When you live in poverty, your human rights are denied in ways that do not happen for others. Everyone deserves to have their voice listened to and taken seriously. Too often, voices coming from a place of poverty are dismissed, they are looked down on. Others always seem to think they know better. When in fact your right to have a voice isn’t respected, this causes great emotional harm to a person and can affect their mental health.
In the most serious cases, this can lead to tragic consequences. In one family I have been supporting, their 14-year-old daughter was in the care system. I would consider the system to have abused her basic human rights by not listening to her. The processes put in place were not respected or followed.
All the child was asking is to be listened to, for their feelings and views to be heard — but she was dismissed. No one in the system was listening to her.
On Wednesday night, this young person took their own life. The parents were not allowed to see the young person due to Covid-19 restrictions, while in care; and now their separation is irreversible. For me, as a mother whose child has been through the care system and as an advocate, it’s important to echo that child’s voice and to carry their story forward.
Never off the clock
If a professional were to get the phone call I got on Wednesday night, they may not have picked up the phone, or might not have dealt with her death until Thursday morning due to their working hours. But I never consider myself off the clock. Because of my life experience, I must be on call 24/7. I might have chosen to be driven by work and having a good job. But because of the life journey I have been on, it’s injustice that drives me. To me, being a professional and being present as one parent with another: these things are all wrapped up together.

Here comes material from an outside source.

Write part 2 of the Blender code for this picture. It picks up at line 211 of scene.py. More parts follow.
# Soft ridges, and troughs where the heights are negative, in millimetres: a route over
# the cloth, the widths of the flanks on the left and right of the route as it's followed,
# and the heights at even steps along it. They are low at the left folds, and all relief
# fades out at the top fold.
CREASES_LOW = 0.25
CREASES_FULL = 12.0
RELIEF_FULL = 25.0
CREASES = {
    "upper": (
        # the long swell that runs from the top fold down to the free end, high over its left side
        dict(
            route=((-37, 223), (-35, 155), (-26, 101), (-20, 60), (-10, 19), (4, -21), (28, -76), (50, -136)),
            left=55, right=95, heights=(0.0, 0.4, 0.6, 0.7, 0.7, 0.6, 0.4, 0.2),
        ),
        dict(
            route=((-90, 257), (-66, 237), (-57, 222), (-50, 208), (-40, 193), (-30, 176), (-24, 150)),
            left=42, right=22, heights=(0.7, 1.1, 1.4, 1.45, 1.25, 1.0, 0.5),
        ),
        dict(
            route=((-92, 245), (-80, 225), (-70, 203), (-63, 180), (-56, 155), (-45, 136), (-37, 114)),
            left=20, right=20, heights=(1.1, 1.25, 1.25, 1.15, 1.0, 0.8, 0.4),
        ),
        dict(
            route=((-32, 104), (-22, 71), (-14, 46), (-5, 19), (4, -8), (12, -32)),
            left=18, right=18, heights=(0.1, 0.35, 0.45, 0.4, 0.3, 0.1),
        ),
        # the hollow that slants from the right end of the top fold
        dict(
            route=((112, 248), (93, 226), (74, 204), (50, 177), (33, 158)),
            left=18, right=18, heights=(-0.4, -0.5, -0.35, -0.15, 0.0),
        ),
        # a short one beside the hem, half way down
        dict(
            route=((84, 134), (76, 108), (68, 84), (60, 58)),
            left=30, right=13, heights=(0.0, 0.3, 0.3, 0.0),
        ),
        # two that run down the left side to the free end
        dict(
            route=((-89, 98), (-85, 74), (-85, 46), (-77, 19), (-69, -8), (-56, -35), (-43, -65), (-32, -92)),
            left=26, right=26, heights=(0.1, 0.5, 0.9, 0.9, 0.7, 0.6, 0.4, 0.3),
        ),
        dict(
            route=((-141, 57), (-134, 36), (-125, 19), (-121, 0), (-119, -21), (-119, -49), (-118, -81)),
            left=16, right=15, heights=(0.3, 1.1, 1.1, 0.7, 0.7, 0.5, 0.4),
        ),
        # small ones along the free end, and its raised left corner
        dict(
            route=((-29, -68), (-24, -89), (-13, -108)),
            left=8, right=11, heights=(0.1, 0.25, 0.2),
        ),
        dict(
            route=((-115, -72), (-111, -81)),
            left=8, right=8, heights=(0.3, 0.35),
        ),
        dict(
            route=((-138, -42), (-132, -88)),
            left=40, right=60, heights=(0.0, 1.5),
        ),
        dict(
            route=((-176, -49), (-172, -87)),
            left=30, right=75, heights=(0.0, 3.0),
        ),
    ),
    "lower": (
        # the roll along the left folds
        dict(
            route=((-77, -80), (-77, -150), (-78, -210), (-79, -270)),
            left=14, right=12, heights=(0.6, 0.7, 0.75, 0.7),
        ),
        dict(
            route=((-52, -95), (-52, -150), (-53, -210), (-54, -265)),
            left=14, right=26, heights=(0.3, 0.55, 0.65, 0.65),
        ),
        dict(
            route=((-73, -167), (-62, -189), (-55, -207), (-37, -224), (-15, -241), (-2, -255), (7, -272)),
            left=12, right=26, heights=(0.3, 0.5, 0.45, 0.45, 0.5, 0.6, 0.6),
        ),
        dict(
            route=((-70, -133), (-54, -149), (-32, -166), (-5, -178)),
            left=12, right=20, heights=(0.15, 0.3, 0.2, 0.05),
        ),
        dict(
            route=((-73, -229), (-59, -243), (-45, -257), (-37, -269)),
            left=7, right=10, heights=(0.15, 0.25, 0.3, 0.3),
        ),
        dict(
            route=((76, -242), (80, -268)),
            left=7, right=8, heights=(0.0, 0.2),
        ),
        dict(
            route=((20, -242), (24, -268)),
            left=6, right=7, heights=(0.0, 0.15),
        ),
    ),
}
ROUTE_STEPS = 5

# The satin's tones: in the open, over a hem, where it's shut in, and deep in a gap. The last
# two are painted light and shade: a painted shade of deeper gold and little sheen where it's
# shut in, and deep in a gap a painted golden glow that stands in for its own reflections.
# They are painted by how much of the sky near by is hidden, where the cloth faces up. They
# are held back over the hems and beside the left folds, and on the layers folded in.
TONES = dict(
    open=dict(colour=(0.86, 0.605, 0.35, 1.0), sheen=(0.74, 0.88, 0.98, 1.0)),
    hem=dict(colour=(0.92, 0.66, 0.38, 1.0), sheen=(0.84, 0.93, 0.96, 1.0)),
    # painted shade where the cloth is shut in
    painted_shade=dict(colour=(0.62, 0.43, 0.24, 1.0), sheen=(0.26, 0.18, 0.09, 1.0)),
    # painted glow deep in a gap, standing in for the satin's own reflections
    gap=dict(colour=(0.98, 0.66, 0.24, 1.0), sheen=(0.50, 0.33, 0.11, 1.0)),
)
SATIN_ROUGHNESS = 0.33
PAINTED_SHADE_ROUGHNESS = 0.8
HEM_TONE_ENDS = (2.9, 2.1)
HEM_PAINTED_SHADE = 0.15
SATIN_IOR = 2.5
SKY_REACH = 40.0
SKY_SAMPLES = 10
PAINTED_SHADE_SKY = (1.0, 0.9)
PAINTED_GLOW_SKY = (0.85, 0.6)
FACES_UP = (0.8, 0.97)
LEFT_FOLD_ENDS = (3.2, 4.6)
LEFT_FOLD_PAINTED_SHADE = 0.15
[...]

The problem of children who are not heard was there long before Covid-19.
But now with the pandemic, certain professionals have become even more lackadaisical about their responsibilities. Covid-19 has become a societal excuse for delays.

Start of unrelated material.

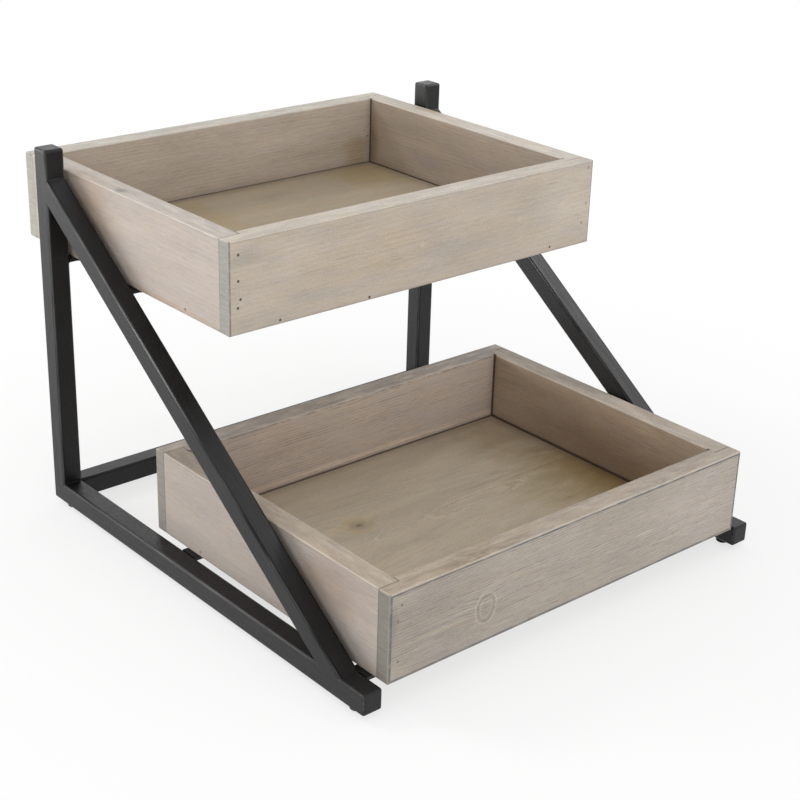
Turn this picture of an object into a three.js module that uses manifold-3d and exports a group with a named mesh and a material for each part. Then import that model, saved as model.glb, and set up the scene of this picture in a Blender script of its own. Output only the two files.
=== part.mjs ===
import * as THREE from 'three';
import { mergeVertices } from 'three/addons/utils/BufferGeometryUtils.js';
import Module from 'manifold-3d';

// Tabletop stand with two open wooden trays, one above and behind the other, on a welded
// frame of square steel tube. Millimetres, +X to the right, +Y to the back, +Z up.
// The origin lies on the table, under the middle of the stand.

const wasm = await Module();
wasm.setup();

// Frame of square tube
const frameWidth = 360;
const frameDepth = 364;
const postHeight = 268;
const tubeSize = 15;
const tubeWall = 1.2;
const tubeCornerRadius = 1.6;
const diagonalTopDrop = 21;
const diagonalToeSetback = 21.5;
const weldGap = 0.3;
const endPlateThickness = 2;
const endPlateEase = 1.2;

// Flat straps that carry the trays
const strapWidth = 15;
const strapThickness = 3;
const strapEdgeRadius = 0.4;
const lowerFrontStrapInset = 15;
const lowerRearStrapInset = 36;
const upperFrontStrapReveal = 2.1;

// Trays, both alike
const traySideGap = 3.5;
const trayDepth = 251;
const trayHeight = 62.5;
const postRiseAboveTray = 17;
const upperTrayRearOverhang = 47;
const boardThickness = 16;
const boardEdgeRadius = 1.2;
const boardEndEase = 0.8;
const rabbetDepth = 6;
const glueGap = 0.2;
const floorThickness = 9;
const floorGap = 0.3;

// Rubber feet under the base rails
const footDiameter = 10;
const footHeight = 4;
const footTaper = 0.6;
const footEdgeRadius = 1.2;
const footEndInset = 15;

// Screws up through the straps into the side boards
const screwHeadDiameter = 7;
const screwHeadHeight = 2.2;
const screwHeadEdgeRadius = 0.9;
const screwShankDiameter = 3.5;
const screwLength = 16;
const screwPointLength = 4;
const strapHoleDiameter = 4.4;
const pilotHoleDiameter = 3.8;
const pilotHoleReserve = 1;

// How far a cutter runs past what it cuts
const overrun = 40;

// Facets of round forms
const cornerFacets = 4;
const easeFacets = 3;
const roundFacets = 28;

// Places that follow from the sizes
const railBottom = footHeight;
const railMiddle = railBottom + tubeSize / 2;
const railTop = railBottom + tubeSize;
const postTop = railBottom + postHeight;
const frameFront = -(frameDepth + upperTrayRearOverhang) / 2;
const frameBack = frameFront + frameDepth;
const postMiddle = frameBack - tubeSize / 2;
const postFront = frameBack - tubeSize;
const sideFrameInside = frameWidth / 2 - tubeSize;
const sideFrameMiddle = frameWidth / 2 - tubeSize / 2;
const trayWidth = 2 * (sideFrameInside - traySideGap);
const sideBoardMiddle = trayWidth / 2 - boardThickness / 2;

const lowerTray = { front: frameFront, bottom: railTop };
const upperTray = {
  front: frameBack + upperTrayRearOverhang - trayDepth,
  bottom: postTop - postRiseAboveTray - trayHeight,
};

// The diagonals' upper edge runs from its toe on the base rail to its head on the post
const toe = { y: frameFront + diagonalToeSetback, z: railTop };
const head = { y: postFront, z: postTop - diagonalTopDrop };
const diagonalLength = Math.hypot(head.y - toe.y, head.z - toe.z);
const diagonalAngle = Math.atan2(head.z - toe.z, head.y - toe.y);
const diagonalReachesUpperTray = toe.y + (upperTray.bottom - toe.z) / Math.tan(diagonalAngle);

const straps = {
  lower_front: {
    tray: lowerTray,
    middle: lowerTray.front + lowerFrontStrapInset + strapWidth / 2,
  },
  lower_rear: {
    tray: lowerTray,
    middle: lowerTray.front + trayDepth - lowerRearStrapInset - strapWidth / 2,
  },
  upper_front: {
    tray: upperTray,
    middle: diagonalReachesUpperTray + upperFrontStrapReveal + strapWidth / 2,
  },
  upper_rear: {
    tray: upperTray,
    middle: postFront + strapWidth / 2,
  },
};

const sides = { left: -1, right: 1 };

const blackCoat = { color: 0x2b2b2c, roughness: 0.42, metalness: 0.1 };
const blackRubber = { color: 0x1f1f1f, roughness: 0.85, metalness: 0 };
const blackSteel = { color: 0x3a3a3b, roughness: 0.4, metalness: 0.8 };
const paleWood = { color: 0xbcaf9f, roughness: 0.75, metalness: 0 };
const paleFloorWood = { color: 0xa89b87, roughness: 0.75, metalness: 0 };
const greyWood = { color: 0xada194, roughness: 0.78, metalness: 0 };
const greyFloorWood = { color: 0x9d907d, roughness: 0.78, metalness: 0 };

const stand = new THREE.Group();
stand.name = 'tiered_display_stand';

function add(name, geometry, finish) {
  const mesh = new THREE.Mesh(geometry, new THREE.MeshStandardMaterial(finish));
  mesh.name = name;
  stand.add(mesh);
}

// Solids from meshes, and back
function toSolid(geometry) {
  const bare = new THREE.BufferGeometry();
  bare.setAttribute('position', geometry.getAttribute('position'));
  bare.setIndex(geometry.getIndex());
  const merged = mergeVertices(bare);
  return new wasm.Manifold(new wasm.Mesh({
    numProp: 3,
    vertProperties: new Float32Array(merged.getAttribute('position').array),
    triVerts: new Uint32Array(merged.getIndex().array),
  }));
}

function toGeometry(solid) {
  const mesh = solid.getMesh();
  const geometry = new THREE.BufferGeometry();
  geometry.setAttribute('position', new THREE.BufferAttribute(mesh.vertProperties, 3));
  geometry.setIndex(new THREE.BufferAttribute(mesh.triVerts, 1));
  geometry.computeVertexNormals();
  return geometry;
}

function cut(geometry, cutters) {
  let solid = toSolid(geometry);
  for (const cutter of cutters) {
    solid = solid.subtract(toSolid(cutter));
  }
  return toGeometry(solid);
}

function keepInside(geometry, space) {
  return toGeometry(toSolid(geometry).intersect(toSolid(space)));
}

// Block from its lowest to its highest corner
function block(low, high) {
  const size = high.map((value, axis) => value - low[axis]);
  const middle = high.map((value, axis) => (value + low[axis]) / 2);
  return new THREE.BoxGeometry(...size).translate(...middle);
}

// A length drawn up the Z axis is turned to run along X or along Y
function alongX(geometry) {
  const width = new THREE.Vector3(0, 1, 0);
  const height = new THREE.Vector3(0, 0, 1);
  const run = new THREE.Vector3(1, 0, 0);
  return geometry.applyMatrix4(new THREE.Matrix4().makeBasis(width, height, run));
}

function alongY(geometry) {
  const width = new THREE.Vector3(0, 0, 1);
  const height = new THREE.Vector3(1, 0, 0);
  const run = new THREE.Vector3(0, 1, 0);
  return geometry.applyMatrix4(new THREE.Matrix4().makeBasis(width, height, run));
}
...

But children who are 12, 13 or 14 just do not understand delays that impact their whole lives. The government guidance about Covid-19 aims to take the risk to life very seriously. But families in the child protection system also face great danger that we need to take just as seriously. There is harm that can never be undone.

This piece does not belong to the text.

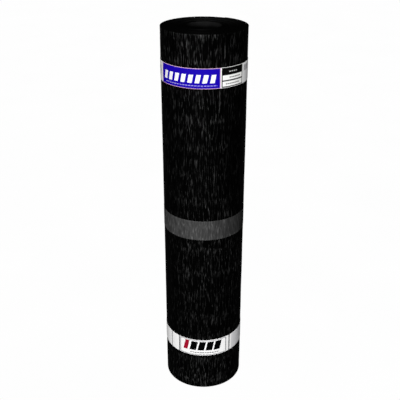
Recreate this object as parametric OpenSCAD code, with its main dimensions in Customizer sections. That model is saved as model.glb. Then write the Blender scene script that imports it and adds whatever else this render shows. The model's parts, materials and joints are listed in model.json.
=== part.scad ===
// Roll of roofing felt, standing on its end.
// One long bitumen sheet wound on itself round an open bore, held by three paper
// bands wrapped round its outermost turn. Millimetres, +Z up. The origin is the
// centre of the lower end, on the floor that the roll stands on.

/* [Felt roll] */
// Length of the roll, which is the width of the sheet
roll_h = 1000; // [900:10:1100]
// Outer diameter of the roll
roll_d = 212; // [160:1:260]
// Diameter of the open bore through the middle
bore_d = 84; // [50:1:100]
// Nominal thickness of the sheet, mineral and film faces included
felt_t = 3.7; // [2.5:0.1:5]

/* [Turns on the ends] */
// Width of the notch between two neighbouring turns, where their edges round off
notch_w = 0.9; // [0.4:0.1:1.4]
// Depth of that notch below the flat edge of each turn
notch_depth = 0.8; // [0.3:0.1:1.5]

/* [Upper label] */
// Width of the printed paper label near the upper end
upper_label_w = 48.5; // [30:0.5:70]
// Distance from the upper end of the roll down to the label
upper_label_drop = 77.5; // [40:0.5:150]

/* [Middle tape] */
// Width of the plain tape round the middle
middle_tape_w = 54; // [30:0.5:80]
// Height of the tape's centre above the middle of the roll
middle_tape_rise = 2; // [-60:0.5:60]

/* [Lower label] */
// Width of the printed paper label near the lower end
lower_label_w = 51.5; // [30:0.5:70]
// Height of the label's lower edge above the floor
lower_label_rise = 111; // [60:0.5:150]

/* [Paper] */
// Thickness of a label, with its glue
label_t = 0.4; // [0.3:0.1:0.8]
// Thickness of the plain tape
tape_t = 0.3; // [0.2:0.1:0.8]

/* [Hidden] */
roll_r = roll_d / 2;
bore_r = bore_d / 2;
turns = round((roll_r - bore_r) / felt_t);
turn_pitch = (roll_r - bore_r) / turns;
round_faces = 96;

// Outline of one end across all the turns, from the bore outward: each turn has a
// flat edge, and a V notch separates it from the next one.
function end_notches() = [
    for (i = [1:turns - 1])
        let (r = bore_r + i * turn_pitch)
            each [[r - notch_w / 2, 0], [r, notch_depth], [r + notch_w / 2, 0]]
];

// Half section of the roll: the lower end outward, then the upper end back inward.
function roll_section() =
    let (
        lower = concat([[bore_r, 0]], end_notches(), [[roll_r - notch_w / 2, 0], [roll_r, notch_depth]]),
        upper = [for (i = [len(lower) - 1:-1:0]) [lower[i].x, roll_h - lower[i].y]]
    )
    concat(lower, upper);

// The wound sheet: one solid with its bore, and its turns cut into both ends.
module felt_roll() {
    color("#0b0b0c")
        rotate_extrude($fn = round_faces)
            polygon(roll_section());
}

// A band of paper or tape lying on the outermost turn, from height z up.
module wrapped_band(z, width, thickness) {
    translate([0, 0, z])
        rotate_extrude($fn = round_faces)
            translate([roll_r, 0])
                square([thickness, width]);
}

// Printed label near the upper end: its front is a blue panel.
module upper_label_band() {
    color("#1a10a8")
        wrapped_band(roll_h - upper_label_drop - upper_label_w, upper_label_w, label_t);
}

// Plain grey tape that keeps the middle of the roll closed.
module middle_tape_band() {
    color("#4a4a4a")
        wrapped_band(roll_h / 2 + middle_tape_rise - middle_tape_w / 2, middle_tape_w, tape_t);
}

// Printed white label near the lower end.
module lower_label_band() {
    color("#f2f2f0")
        wrapped_band(lower_label_rise, lower_label_w, label_t);
}

felt_roll();
upper_label_band();
middle_tape_band();
lower_label_band();
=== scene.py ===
# Roll of roofing felt, standing on its end: a bitumen sheet wound round an open bore,
# and three paper bands wrapped round its outermost turn.
import json
import math

import bpy
import numpy as np
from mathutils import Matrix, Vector


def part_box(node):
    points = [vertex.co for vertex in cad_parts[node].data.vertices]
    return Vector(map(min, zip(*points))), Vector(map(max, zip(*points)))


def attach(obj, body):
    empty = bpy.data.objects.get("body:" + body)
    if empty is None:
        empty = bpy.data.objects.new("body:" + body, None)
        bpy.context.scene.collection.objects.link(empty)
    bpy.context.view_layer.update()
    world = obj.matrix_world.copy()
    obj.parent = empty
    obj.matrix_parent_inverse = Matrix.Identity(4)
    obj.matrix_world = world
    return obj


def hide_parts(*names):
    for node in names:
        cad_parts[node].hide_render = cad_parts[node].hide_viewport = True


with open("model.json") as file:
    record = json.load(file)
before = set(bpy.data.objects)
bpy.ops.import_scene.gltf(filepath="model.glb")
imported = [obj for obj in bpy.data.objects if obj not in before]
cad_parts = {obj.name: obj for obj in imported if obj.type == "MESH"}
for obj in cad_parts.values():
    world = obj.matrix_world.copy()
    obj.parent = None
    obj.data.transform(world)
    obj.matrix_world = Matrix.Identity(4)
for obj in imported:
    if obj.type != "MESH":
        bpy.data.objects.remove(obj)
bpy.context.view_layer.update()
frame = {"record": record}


# The wound sheet ---------------------------------------------------------------------
# Bitumen felt on a polyester mat, 1 m wide and about 3.7 mm thick, wound round an open
# bore. Its outer face is a thin torch-off film, which crinkles along the roll. Its ends
# are the sheet's two cut edges, so every turn shows there.
ROLL_R, ROLL_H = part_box("felt_roll")[1].x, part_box("felt_roll")[1].z
MOUNTS = {mount["name"]: mount for mount in frame["record"]["mounts"]}
BORE_R = MOUNTS["core_bore"]["dims"]["r_mm"] / 1000
NOMINAL_T = 0.0037
AIR = 0.00025  # between two turns
LAYERS = round((ROLL_R - BORE_R) / NOMINAL_T)
PITCH = (ROLL_R - BORE_R) / LAYERS
SHEET_T = PITCH - AIR
EDGE_ROUNDING = 0.0004
INNER_END = math.radians(-98)  # azimuths, 0 at the front and +90 degrees on +X
FREE_END = math.radians(150)
LEVEL_PART = (FREE_END - INNER_END) / math.tau  # of each turn; it climbs in the rest
WOUND = LAYERS - 1 + LEVEL_PART  # turns from the inner end to the free end
FINE_FROM = WOUND - 1.03  # the crinkled stretch starts just under the free end
INNER_STATIONS, OUTER_STATIONS = 1120, 448  # sections of the plain and crinkled stretches
FILM_ROWS = 174  # points up the crinkled face between its rounded edges
BACK_ROWS = np.array([[0.001], [0.999]])  # next to its rounded edges, so it shades flat
END_FACES = 5  # across each of a strip's two edges, round its rounded corners
LATTICE = 256  # cells each way, after which a noise repeats
CREASE_W, CREASE_H = 0.0088, 0.036  # a cell of the film's crinkles
CREST_RISE = 0.0004  # of the crinkles' tops, above the sheet's plain face
CREASE_DEPTH, HOLLOW_DEPTH = 0.0009, 0.0004


def step_smoothly(x):
    """0 below 0, 1 above 1, and three squares less two cubes of x between."""
    x = np.clip(x, 0, 1)
    return x * x * (3 - 2 * x)


def lattice_noise(x, y, seed):
    """Noise from 0 to 1: a random value at each whole x and y, joined by smooth steps."""
    values = np.random.default_rng(seed).random((LATTICE, LATTICE))
    column, row = np.floor(x).astype(int), np.floor(y).astype(int)
    across, up = step_smoothly(x - column), step_smoothly(y - row)

    def along(row):
        left = values[column % LATTICE, row % LATTICE]
        right = values[(column + 1) % LATTICE, row % LATTICE]
        return left + (right - left) * across

    return along(row) + (along(row + 1) - along(row)) * up


def crinkles(s, z):
    """Height of the film's crinkles, 0 to 1, at length s along the sheet and height z.
    Points are scattered one to a cell, in cells drawn out along the roll. Where a place
    is as near to a second point as to its nearest, a ridge stands, and it falls away
    on both sides as a bell curve. Patches of low noise make some ridges faint."""
    wander = 0.009 * lattice_noise(s / 0.040, z / 0.022, 1)
    x, y = (s + wander) / CREASE_W, z / CREASE_H
    column, row = np.floor(x).astype(int), np.floor(y).astype(int)
    jitter = np.random.default_rng(2).random((2, LATTICE, LATTICE))
    nearest = second = np.full(x.shape, 9.0)
    for i in (-1, 0, 1):
        for j in (-1, 0, 1):
            to_x, to_y = jitter[:, (column + i) % LATTICE, (row + j) % LATTICE]
            far = np.hypot(column + i + to_x - x, row + j + to_y - y)
            second = np.minimum(second, np.maximum(nearest, far))
            nearest = np.minimum(nearest, far)
    patches = 0.3 + 0.7 * lattice_noise(s / 0.03, z / 0.07, 3)
    return np.exp(-(((second - nearest) / 0.26) ** 2)) * patches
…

As a parent-to-parent advocate, I always want to be sympathetic and human. At the same time, my professional training helps me to bridge gaps between parents and professionals. I try to help parents ensure that their basic needs are met. Social services often do not even consider Maslow’s hierarchy of needs. When parents are struggling without decent housing or food, how can they meet their children’s emotional needs? Therefore, one of my values is to offer parents recognition that their needs are not being met. These values have been imprinted on me by what I have gone through.
My approach is different from the one professionals use, but I know it works. In my past six years of being a parental advocate, I have been able to reunite so many parents and children. So again, before I end, I would like us to return to those most basic but important questions of values and remind ourselves:
As professionals and human beings what are our values? What shapes you as a human? What shapes you as a professional? What are the core values of the profession that you practice under? Are you modelling your values?